Job ▸ Select every line holding the word "materials" and copy it.

════════════════

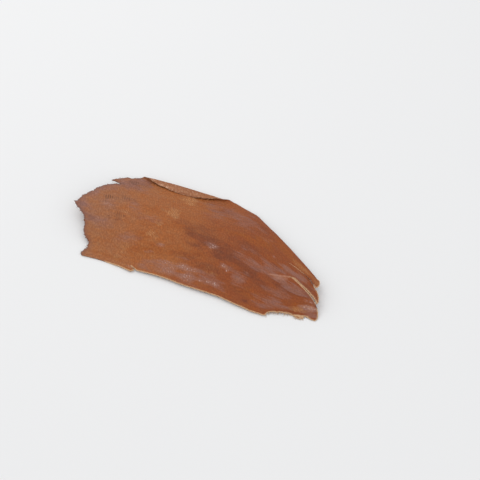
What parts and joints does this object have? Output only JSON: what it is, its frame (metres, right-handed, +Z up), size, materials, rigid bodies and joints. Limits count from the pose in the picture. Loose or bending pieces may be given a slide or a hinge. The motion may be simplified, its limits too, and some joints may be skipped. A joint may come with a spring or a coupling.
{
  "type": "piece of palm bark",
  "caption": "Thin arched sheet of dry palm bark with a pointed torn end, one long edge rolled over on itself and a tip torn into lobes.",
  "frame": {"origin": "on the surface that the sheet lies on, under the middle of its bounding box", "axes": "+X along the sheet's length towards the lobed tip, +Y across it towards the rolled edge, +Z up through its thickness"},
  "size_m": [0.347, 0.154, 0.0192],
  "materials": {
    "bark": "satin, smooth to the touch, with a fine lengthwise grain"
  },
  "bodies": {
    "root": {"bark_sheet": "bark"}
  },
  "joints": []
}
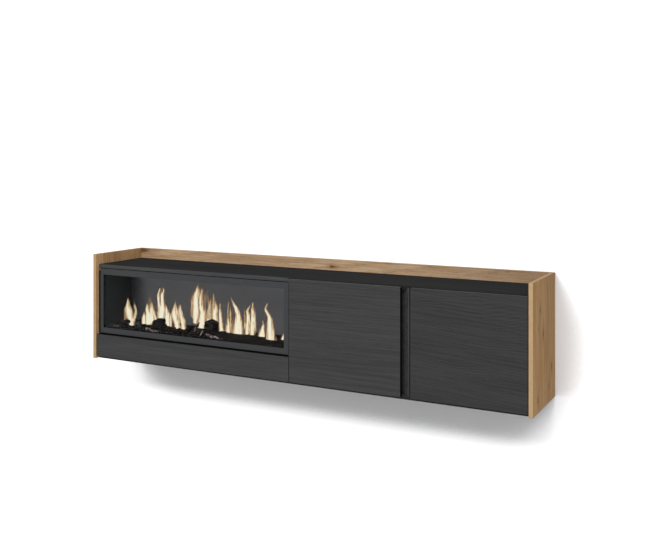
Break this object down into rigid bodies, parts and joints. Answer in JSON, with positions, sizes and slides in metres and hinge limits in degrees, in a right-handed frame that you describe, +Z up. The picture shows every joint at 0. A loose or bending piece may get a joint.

════════════════

Expected output ▸
What parts and joints does this object have? Output only JSON: what it is, its frame (metres, right-handed, +Z up), size, materials, rigid bodies and joints. Limits count from the pose in the picture. Loose or bending pieces may be given a slide or a hinge. The motion may be simplified, its limits too, and some joints may be skipped. A joint may come with a spring or a coupling.
  "materials": {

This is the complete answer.